An Activist's Guide to the Energy Transition

by Shalanda Baker

Pub Date: Jan. 14th, 2021
ISBN: 978-1-64283-067-5
Publisher: Island Press

A well-considered manifesto for equity in the distribution of power—that is, the kind that fuels our vehicles and lights our homes.

“Our most economically distressed neighbors pay too much to keep their households afloat, and they have been willfully ignored as others move into the clean energy future.” So writes Baker, who gained experience early in her legal career in energy project finance. Along the way, she learned that energy development favors those with political and economic power while even “clean” energy projects are often undertaken at the expense of the less powerful: the people of a small town in southern Mexico, for example, who were being displaced by a wind farm. Baker insists on a course that incorporates “an approach of justice first in pursuit of averting catastrophic climate change rather than one of climate first, justice later.” This justice is largely intended to level a distinctly uneven field. Why do poor neighborhoods seldom feature solar panels? Because, writes the author, the models for financing solar power privilege the well-to-do over the poor, a situation that could change if utility companies allowed month-by-month payment, as with any utility bill. On that score, the financial structure of most utilities, demanding shareholder returns, does not favor clean energy so much as it does cheap energy—if that happens to come from fossil fuels, so be it. Baker proposes decentralized, publicly owned renewable systems that feature the further benefit of being capable of operation in situations of natural disaster: A hurricane can knock out a centralized grid but not necessarily a solar panel or wind tower.

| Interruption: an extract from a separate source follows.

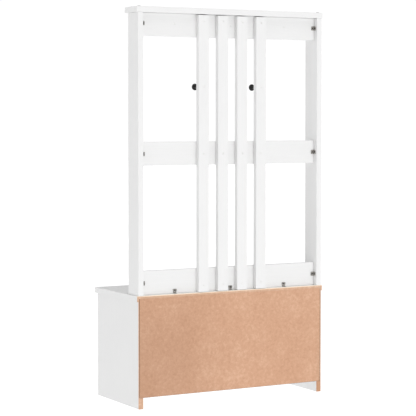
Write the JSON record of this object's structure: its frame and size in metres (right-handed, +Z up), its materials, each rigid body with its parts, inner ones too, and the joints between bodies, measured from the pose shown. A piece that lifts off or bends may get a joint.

The author’s proposals center on “five key areas as ripe for community intervention and structural change,” including moving quickly toward clean energy, developing equitable community energy policies, and easing the “energy burden” so that it becomes affordable to all constituencies—and so that utilities are rewarded for going not just for cheap, but also clean sources.

A book full of welcome, practical solutions to the energy—and, consequently, climate—crisis.